*What you will do:*
Reproduce each line of the listing exactly.

*Source data:*
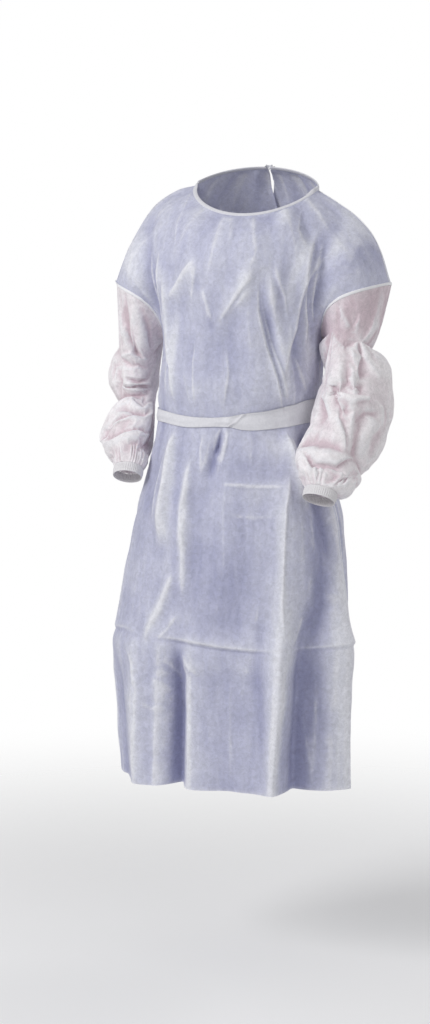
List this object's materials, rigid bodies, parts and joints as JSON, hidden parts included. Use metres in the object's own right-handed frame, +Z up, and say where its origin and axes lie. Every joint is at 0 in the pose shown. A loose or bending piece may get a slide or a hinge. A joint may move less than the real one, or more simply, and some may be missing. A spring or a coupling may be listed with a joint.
{
  "type": "cover gown",
  "caption": "Long-sleeved disposable cover gown in thin nonwoven cloth, filled out as worn, with a tie round the waist, a bound round neck and elastic cuffs.",
  "frame": {"origin": "midway between the two high shoulder points, where the neck edge crosses the shoulder seams, which is where the garment hangs from its wearer", "axes": "+Z up, -Y the way the front faces, +X the wearer's left"},
  "size_m": [0.5544, 0.3454, 1.0915],
  "materials": {
    "body_cloth": "matte spunbond nonwoven, slightly see-through",
    "sleeve_cloth": "matte spunbond nonwoven, slightly see-through",
    "tape": "matte folded nonwoven tape",
    "cuff_knit": "matte covered elastic"
  },
  "bodies": {
    "root": {"front": "body_cloth", "back_left": "body_cloth", "back_right": "body_cloth", "sleeve_left": "sleeve_cloth", "sleeve_right": "sleeve_cloth", "cuff_left": "cuff_knit", "cuff_right": "cuff_knit", "neck_binding": "tape", "waist_tie": "tape", "waist_tie_knot": "tape", "waist_tie_end_left": "tape", "waist_tie_end_right": "tape", "neck_tie_knot": "tape", "neck_tie_end_left": "tape", "neck_tie_end_right": "tape"}
  },
  "joints": []
}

*Solution:*
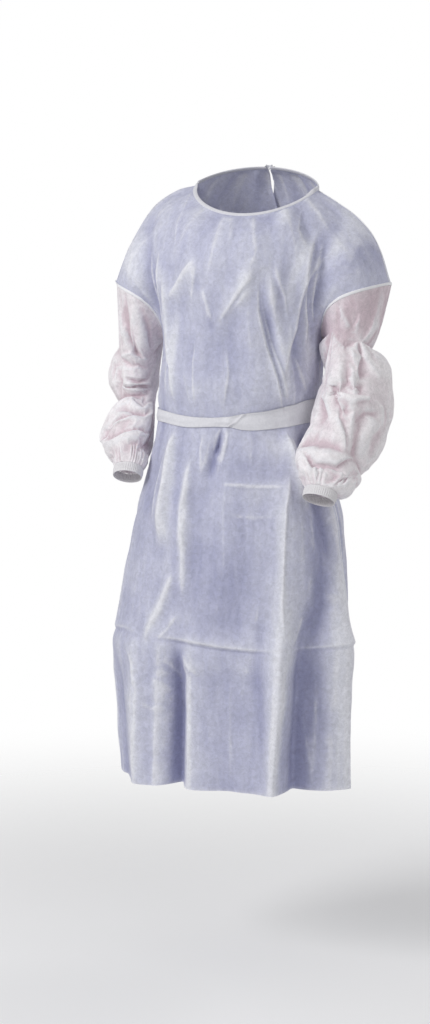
List this object's materials, rigid bodies, parts and joints as JSON, hidden parts included. Use metres in the object's own right-handed frame, +Z up, and say where its origin and axes lie. Every joint is at 0 in the pose shown. A loose or bending piece may get a slide or a hinge. A joint may move less than the real one, or more simply, and some may be missing. A spring or a coupling may be listed with a joint.
{
  "type": "cover gown",
  "caption": "Long-sleeved disposable cover gown in thin nonwoven cloth, filled out as worn, with a tie round the waist, a bound round neck and elastic cuffs.",
  "frame": {"origin": "midway between the two high shoulder points, where the neck edge crosses the shoulder seams, which is where the garment hangs from its wearer", "axes": "+Z up, -Y the way the front faces, +X the wearer's left"},
  "size_m": [0.5544, 0.3454, 1.0915],
  "materials": {
    "body_cloth": "matte spunbond nonwoven, slightly see-through",
    "sleeve_cloth": "matte spunbond nonwoven, slightly see-through",
    "tape": "matte folded nonwoven tape",
    "cuff_knit": "matte covered elastic"
  },
  "bodies": {
    "root": {"front": "body_cloth", "back_left": "body_cloth", "back_right": "body_cloth", "sleeve_left": "sleeve_cloth", "sleeve_right": "sleeve_cloth", "cuff_left": "cuff_knit", "cuff_right": "cuff_knit", "neck_binding": "tape", "waist_tie": "tape", "waist_tie_knot": "tape", "waist_tie_end_left": "tape", "waist_tie_end_right": "tape", "neck_tie_knot": "tape", "neck_tie_end_left": "tape", "neck_tie_end_right": "tape"}
  },
  "joints": []
}